The fat barrel link was also an eye opener, and allowed the barrel to move smoothly in and out of battery without so much as a hint of side-to-side motion or twisting. The final major item that was A2 specific. The “nose piece” was, like the rest of the gun, machined from a solid piece of proprietary steel and as tight as the rest of the gun.
Because of time constraints, we weren’t able to do a full-on review. I’ve been in contact with Karl and Charles. They’ve promised two sample guns for full, independent and unsupervised review.
We brought one example each of the Combat NCO and the CQB pistols to the range for a short test. While the guns felt solid and shot well overall, we didn’t shoot them off a rest. Worse, we had some trigger issues with the Combat NCO model. I attribute this to the fact that Lippard simply picked up a couple of partially assembled guns off the bench and put them into his box – the guns were unlubricated and untested.

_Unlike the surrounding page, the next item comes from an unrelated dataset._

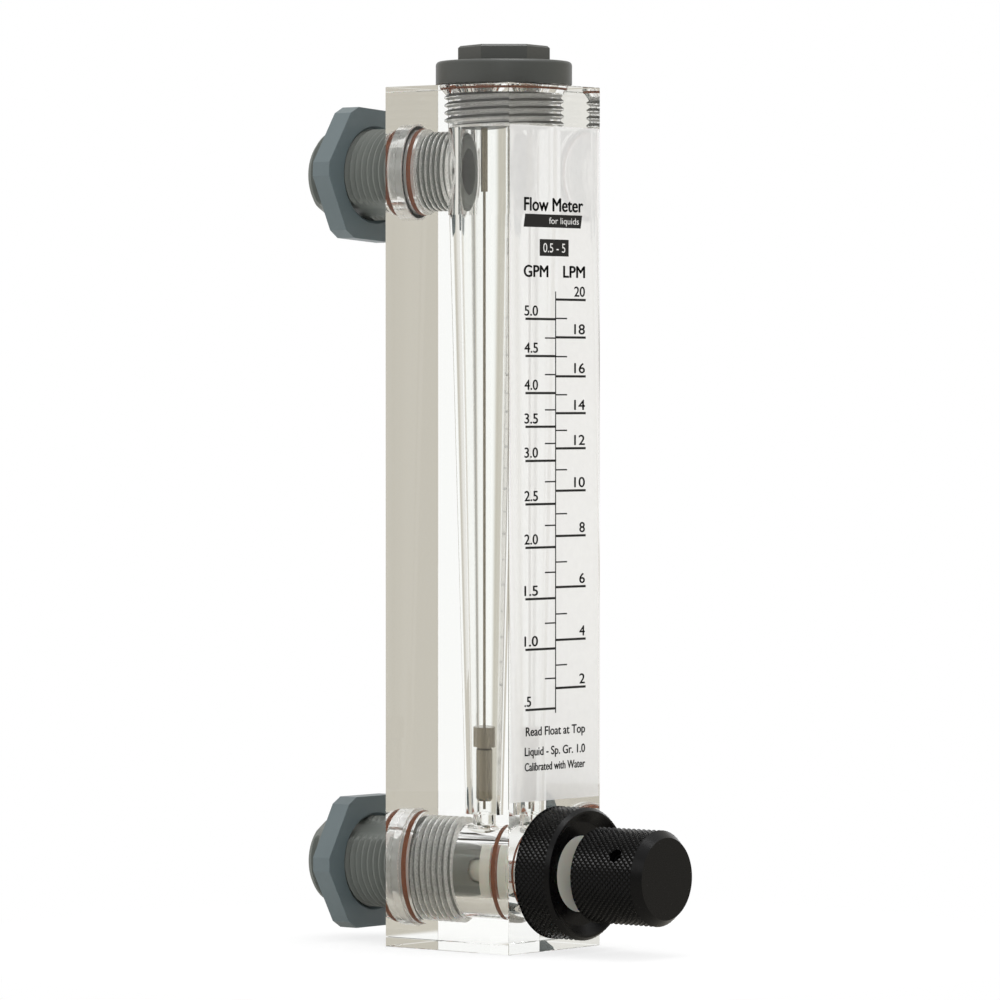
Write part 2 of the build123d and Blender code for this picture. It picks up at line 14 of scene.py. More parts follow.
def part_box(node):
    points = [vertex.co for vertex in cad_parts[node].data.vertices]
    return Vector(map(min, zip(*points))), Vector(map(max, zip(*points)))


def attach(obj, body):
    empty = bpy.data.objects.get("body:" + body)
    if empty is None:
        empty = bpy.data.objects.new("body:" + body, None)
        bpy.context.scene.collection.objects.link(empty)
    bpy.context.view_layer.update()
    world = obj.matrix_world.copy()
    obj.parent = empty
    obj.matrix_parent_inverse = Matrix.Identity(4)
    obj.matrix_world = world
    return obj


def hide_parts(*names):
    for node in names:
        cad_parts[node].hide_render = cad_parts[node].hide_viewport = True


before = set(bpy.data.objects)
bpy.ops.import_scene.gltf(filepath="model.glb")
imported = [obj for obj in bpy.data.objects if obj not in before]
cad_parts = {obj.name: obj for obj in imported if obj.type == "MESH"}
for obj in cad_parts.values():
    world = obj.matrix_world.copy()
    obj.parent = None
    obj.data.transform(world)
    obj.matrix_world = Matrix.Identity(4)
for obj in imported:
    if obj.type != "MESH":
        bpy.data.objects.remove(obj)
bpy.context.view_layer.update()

As such, they weren’t really representative of the types of guns that will be for sale, and so another test is being arranged as we speak.
When talking about a gun like this premium .45 M1911, the million dollar question is really the $2750.00 question ($2750 being the difference between a run-of-the-mill .45 at a median price of $750 and the $3500 that Lippard is asking for his A2 models.). Is it worth it?
The answer to that, alas, is subjective. Even if the A2 proves to be as accurate and dependable as Lippard states, $2750 is a lot of coin. Many shooters will reach the point of diminishing returns long before then (this writer included.)
On the upside, Lippard’s 1911 designs aren’t all-or-nothing. If you don’t have $3500 to spend, you can upgrade just about any 1911 to receive a significant number of the A2’s benefits. The wide barrel link and ambi safety alone cold be attractive to a few serious 1911 shooters (particularly southpaws). My guess: while the A2/NCO might be the “halo” vehicle for Lippard, he’ll sell a lot more components to shooters who want to upgrade their standard-issue 1911’s than he will complete guns.